GIVEN INSTRUCTION. Look through the material below and copy exactly the lines from the line with "Turn this picture of an object into a build123d" to the line with "spigot_chamfer_angle = 15.0", those two lines included.

(CAD and scene scripts)
** START **

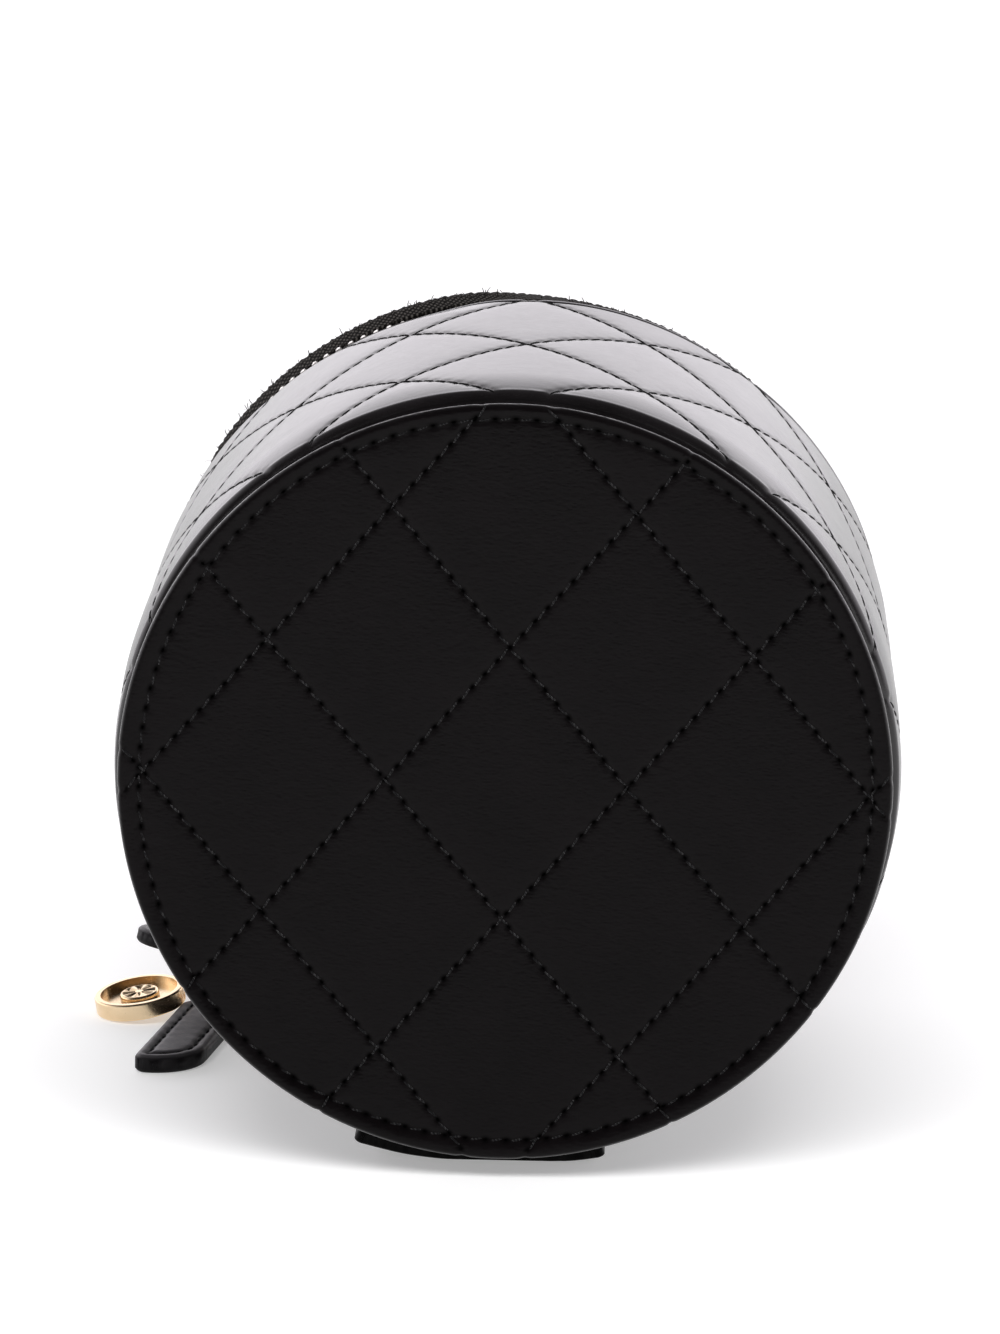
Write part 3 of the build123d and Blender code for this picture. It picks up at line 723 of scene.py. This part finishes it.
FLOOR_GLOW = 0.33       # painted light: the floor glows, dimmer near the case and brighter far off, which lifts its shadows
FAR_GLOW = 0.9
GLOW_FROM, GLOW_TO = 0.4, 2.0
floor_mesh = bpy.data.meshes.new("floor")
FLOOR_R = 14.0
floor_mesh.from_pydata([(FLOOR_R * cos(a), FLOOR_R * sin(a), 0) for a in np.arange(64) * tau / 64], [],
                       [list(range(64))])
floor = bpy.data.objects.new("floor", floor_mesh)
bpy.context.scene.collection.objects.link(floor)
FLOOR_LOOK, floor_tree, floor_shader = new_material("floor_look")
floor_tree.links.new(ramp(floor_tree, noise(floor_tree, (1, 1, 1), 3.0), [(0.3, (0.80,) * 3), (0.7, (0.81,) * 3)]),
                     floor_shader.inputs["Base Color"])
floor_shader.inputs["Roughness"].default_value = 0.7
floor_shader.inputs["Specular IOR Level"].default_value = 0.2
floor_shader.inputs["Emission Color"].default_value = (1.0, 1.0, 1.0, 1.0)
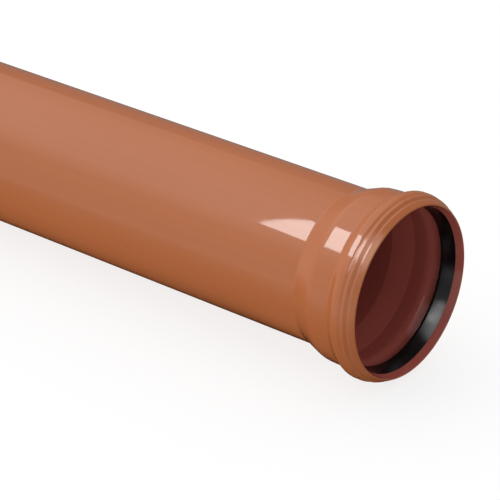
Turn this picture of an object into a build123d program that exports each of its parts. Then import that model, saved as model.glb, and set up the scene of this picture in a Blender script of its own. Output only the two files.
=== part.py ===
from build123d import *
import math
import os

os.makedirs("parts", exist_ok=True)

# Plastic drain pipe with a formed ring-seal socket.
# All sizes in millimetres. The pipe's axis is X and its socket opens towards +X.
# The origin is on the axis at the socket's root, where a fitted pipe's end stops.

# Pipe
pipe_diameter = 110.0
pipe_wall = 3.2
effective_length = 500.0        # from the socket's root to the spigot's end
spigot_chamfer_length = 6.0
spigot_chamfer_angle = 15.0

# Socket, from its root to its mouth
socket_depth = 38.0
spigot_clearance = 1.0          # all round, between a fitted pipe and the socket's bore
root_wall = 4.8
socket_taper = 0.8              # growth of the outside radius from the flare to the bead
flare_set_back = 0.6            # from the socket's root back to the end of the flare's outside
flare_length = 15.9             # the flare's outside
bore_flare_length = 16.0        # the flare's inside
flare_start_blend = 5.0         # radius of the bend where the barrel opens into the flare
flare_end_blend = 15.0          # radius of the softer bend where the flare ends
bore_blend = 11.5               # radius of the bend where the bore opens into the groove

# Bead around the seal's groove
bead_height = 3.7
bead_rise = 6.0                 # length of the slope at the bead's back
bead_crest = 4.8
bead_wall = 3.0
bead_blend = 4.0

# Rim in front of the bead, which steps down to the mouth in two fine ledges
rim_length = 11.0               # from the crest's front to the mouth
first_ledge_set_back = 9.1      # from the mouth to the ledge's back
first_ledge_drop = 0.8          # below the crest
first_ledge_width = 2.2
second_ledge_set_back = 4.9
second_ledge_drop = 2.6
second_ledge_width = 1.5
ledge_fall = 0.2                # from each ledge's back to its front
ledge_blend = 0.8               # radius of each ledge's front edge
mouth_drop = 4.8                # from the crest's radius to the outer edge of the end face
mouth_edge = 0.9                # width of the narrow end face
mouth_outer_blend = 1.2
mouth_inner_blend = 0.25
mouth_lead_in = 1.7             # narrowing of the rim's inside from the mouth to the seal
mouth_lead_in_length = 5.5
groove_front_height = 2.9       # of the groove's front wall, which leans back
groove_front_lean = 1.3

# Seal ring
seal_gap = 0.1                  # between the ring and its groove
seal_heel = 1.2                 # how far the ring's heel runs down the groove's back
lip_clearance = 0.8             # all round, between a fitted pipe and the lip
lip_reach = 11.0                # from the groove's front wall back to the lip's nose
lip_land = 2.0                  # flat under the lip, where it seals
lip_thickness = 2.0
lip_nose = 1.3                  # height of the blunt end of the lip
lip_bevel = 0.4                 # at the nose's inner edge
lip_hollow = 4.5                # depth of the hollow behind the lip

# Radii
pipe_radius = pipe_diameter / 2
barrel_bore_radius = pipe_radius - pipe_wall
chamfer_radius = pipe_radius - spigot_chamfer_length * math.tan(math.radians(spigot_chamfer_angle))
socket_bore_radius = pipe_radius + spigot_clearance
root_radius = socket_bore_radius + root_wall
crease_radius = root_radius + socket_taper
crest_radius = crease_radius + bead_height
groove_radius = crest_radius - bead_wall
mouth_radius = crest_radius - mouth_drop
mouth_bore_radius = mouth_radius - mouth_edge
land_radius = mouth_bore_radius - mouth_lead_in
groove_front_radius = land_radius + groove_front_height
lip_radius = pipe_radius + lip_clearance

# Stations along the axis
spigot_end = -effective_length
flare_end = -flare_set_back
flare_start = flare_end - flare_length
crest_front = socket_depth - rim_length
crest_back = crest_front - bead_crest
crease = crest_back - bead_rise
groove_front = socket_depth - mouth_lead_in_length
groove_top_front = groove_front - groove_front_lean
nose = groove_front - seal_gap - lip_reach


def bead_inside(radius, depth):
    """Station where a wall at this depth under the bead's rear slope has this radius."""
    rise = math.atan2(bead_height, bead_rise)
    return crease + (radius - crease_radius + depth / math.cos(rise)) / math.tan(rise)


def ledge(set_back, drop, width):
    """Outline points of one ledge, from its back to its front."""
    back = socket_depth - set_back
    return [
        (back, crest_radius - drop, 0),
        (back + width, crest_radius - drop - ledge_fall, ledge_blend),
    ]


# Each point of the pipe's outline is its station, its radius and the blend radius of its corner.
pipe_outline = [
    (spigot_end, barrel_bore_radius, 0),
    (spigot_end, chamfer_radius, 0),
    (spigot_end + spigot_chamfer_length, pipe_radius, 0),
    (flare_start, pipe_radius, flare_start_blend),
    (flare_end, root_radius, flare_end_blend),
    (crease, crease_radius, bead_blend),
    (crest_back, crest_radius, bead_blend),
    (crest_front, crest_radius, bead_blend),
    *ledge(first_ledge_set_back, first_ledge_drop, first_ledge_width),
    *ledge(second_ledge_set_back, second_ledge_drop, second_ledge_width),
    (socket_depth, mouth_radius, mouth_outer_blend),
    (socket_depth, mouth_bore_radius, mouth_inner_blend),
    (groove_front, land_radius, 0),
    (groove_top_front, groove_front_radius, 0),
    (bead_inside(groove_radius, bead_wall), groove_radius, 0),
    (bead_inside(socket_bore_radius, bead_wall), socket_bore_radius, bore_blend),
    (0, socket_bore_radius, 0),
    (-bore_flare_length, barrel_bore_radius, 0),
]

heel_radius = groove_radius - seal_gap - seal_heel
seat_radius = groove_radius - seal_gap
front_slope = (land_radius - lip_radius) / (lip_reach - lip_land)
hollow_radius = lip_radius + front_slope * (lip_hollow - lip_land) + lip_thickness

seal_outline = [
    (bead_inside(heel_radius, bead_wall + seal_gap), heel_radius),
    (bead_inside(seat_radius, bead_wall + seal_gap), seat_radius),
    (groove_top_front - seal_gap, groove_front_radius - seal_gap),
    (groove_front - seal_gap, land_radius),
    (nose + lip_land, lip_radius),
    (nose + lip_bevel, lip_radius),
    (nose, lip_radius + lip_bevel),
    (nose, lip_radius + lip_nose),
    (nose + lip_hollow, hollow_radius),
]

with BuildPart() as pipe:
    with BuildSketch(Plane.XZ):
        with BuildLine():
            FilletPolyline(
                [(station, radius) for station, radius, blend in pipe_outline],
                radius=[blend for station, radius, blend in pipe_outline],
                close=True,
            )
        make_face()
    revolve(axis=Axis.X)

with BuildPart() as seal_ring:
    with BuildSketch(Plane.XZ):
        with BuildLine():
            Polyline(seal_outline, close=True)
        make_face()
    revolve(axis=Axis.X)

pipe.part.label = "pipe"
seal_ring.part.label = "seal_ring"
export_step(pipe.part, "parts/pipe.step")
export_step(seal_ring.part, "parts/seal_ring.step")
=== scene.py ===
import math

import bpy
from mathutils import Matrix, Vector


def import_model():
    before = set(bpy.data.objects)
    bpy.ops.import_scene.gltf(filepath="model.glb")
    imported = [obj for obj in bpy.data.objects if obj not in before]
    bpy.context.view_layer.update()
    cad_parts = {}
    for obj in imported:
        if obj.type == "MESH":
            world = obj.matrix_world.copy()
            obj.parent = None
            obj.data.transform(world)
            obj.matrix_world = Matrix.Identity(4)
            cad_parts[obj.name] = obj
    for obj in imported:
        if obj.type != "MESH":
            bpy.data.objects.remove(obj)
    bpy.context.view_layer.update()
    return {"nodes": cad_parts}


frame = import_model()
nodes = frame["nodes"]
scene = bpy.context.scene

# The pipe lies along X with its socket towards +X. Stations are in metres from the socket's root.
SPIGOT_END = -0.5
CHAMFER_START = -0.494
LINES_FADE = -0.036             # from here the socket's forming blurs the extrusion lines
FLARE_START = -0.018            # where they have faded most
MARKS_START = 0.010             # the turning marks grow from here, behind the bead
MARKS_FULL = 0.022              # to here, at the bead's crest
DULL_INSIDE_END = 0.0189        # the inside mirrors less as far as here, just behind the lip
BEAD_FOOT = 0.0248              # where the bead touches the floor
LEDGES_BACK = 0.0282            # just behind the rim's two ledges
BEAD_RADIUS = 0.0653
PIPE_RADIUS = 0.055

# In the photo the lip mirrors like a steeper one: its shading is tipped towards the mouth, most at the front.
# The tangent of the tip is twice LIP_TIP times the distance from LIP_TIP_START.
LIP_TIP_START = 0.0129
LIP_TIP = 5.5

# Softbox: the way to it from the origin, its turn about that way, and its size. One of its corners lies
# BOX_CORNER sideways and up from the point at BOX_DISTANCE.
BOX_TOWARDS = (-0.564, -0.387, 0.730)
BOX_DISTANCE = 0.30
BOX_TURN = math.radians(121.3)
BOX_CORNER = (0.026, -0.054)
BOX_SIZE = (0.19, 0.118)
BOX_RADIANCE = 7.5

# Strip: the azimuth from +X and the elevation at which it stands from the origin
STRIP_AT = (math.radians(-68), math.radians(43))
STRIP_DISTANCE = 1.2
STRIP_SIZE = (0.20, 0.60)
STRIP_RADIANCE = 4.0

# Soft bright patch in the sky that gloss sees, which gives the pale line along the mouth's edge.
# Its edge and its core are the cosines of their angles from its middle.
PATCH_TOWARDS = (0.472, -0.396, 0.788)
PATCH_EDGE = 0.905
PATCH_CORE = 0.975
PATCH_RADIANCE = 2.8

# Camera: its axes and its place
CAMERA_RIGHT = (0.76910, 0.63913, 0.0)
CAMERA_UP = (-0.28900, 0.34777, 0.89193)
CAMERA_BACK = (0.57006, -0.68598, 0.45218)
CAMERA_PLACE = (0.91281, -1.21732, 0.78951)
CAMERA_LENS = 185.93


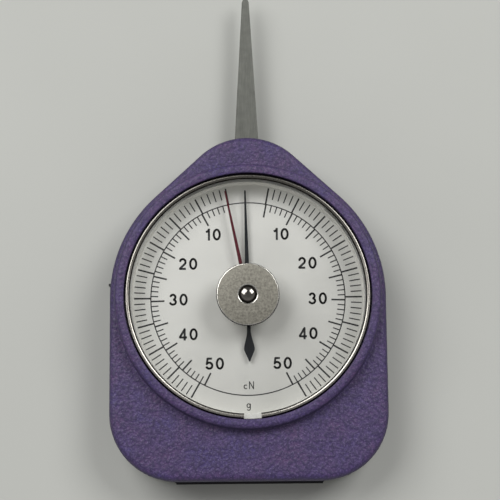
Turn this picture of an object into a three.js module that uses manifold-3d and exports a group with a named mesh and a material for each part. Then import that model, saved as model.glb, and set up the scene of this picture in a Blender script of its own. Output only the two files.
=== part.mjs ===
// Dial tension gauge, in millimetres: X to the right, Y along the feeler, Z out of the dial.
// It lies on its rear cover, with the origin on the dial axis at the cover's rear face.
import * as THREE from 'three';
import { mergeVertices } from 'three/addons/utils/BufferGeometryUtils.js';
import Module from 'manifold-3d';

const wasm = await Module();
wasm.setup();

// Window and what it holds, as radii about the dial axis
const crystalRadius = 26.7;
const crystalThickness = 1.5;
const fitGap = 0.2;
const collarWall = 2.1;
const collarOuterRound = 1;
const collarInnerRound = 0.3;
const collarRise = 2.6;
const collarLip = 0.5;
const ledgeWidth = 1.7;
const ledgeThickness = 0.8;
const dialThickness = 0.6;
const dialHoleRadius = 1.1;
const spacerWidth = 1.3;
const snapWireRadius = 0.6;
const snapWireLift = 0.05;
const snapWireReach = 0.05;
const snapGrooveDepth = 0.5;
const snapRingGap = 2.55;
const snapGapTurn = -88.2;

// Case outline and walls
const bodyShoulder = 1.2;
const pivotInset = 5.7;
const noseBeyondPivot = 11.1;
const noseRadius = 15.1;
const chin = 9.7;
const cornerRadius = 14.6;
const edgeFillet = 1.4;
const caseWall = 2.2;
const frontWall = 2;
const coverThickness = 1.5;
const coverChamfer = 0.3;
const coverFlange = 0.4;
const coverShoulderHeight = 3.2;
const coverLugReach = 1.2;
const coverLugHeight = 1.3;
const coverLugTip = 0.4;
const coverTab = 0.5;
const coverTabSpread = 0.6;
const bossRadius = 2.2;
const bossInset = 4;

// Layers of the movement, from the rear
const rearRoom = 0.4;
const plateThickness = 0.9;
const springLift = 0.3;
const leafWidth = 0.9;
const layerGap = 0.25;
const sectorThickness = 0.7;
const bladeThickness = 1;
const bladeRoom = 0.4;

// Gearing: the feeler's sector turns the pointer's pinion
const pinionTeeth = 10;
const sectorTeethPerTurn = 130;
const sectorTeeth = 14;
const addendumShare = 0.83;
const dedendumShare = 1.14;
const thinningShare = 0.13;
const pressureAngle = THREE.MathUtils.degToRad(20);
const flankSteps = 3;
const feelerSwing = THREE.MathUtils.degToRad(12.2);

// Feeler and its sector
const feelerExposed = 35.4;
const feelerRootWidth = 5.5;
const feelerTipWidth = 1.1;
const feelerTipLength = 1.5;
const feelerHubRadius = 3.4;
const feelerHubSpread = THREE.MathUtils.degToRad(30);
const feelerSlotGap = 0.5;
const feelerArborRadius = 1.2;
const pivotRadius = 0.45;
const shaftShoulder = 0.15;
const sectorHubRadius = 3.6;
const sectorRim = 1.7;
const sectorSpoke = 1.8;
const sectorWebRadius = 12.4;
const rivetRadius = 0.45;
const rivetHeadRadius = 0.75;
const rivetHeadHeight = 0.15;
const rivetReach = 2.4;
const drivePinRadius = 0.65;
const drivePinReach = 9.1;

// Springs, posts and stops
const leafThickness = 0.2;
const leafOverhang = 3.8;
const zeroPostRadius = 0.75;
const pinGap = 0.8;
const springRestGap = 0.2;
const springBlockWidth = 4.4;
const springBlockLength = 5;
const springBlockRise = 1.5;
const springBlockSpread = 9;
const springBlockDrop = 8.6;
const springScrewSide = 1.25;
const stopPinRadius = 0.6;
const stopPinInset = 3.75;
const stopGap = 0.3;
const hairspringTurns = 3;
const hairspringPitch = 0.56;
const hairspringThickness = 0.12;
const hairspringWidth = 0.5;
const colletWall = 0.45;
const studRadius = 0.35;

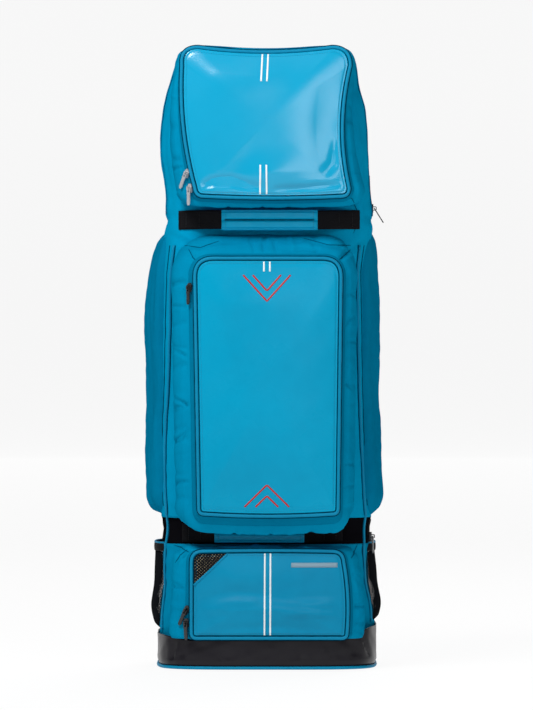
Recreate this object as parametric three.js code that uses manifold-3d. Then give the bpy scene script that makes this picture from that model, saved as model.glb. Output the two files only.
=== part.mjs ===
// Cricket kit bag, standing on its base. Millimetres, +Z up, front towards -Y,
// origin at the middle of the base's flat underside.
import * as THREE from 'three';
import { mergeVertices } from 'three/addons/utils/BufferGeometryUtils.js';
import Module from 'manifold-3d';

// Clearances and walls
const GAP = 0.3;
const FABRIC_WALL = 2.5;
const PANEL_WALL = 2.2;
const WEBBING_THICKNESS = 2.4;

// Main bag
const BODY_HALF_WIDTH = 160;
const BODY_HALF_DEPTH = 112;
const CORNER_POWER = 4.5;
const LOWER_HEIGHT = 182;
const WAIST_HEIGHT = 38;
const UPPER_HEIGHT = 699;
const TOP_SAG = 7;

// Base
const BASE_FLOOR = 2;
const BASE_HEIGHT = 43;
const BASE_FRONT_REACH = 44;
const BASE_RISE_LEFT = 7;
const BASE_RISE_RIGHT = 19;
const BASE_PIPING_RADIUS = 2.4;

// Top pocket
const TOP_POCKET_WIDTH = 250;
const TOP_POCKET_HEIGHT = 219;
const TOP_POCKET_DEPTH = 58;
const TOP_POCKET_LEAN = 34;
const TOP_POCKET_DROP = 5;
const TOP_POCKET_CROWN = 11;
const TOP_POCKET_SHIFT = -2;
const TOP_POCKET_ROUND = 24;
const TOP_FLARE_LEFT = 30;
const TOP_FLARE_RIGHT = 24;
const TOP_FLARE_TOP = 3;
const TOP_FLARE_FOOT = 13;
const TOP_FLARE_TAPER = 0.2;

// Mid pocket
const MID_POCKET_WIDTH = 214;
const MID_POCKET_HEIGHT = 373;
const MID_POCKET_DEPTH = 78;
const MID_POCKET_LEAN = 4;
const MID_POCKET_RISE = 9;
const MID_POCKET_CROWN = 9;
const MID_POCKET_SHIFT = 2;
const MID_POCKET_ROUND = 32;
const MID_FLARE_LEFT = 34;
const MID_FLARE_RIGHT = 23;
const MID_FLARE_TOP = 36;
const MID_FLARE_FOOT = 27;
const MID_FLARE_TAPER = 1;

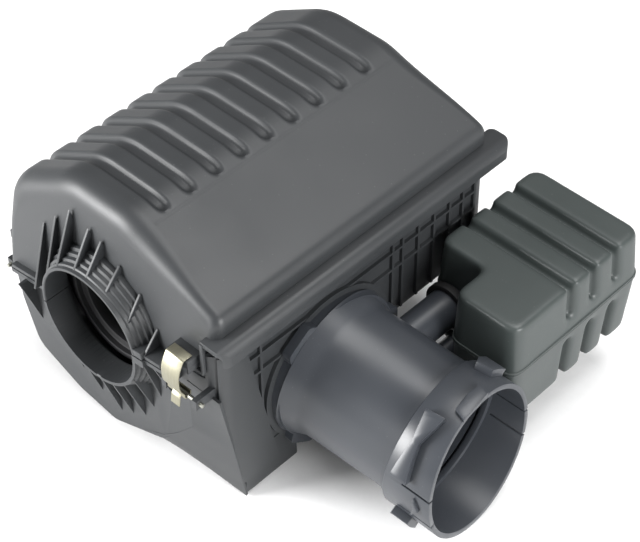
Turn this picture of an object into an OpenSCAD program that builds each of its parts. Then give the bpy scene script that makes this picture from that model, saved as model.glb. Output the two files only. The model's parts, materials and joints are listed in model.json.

** END **

WRITTEN ANSWER.
Turn this picture of an object into a build123d program that exports each of its parts. Then import that model, saved as model.glb, and set up the scene of this picture in a Blender script of its own. Output only the two files.
=== part.py ===
from build123d import *
import math
import os

os.makedirs("parts", exist_ok=True)

# Plastic drain pipe with a formed ring-seal socket.
# All sizes in millimetres. The pipe's axis is X and its socket opens towards +X.
# The origin is on the axis at the socket's root, where a fitted pipe's end stops.

# Pipe
pipe_diameter = 110.0
pipe_wall = 3.2
effective_length = 500.0        # from the socket's root to the spigot's end
spigot_chamfer_length = 6.0
spigot_chamfer_angle = 15.0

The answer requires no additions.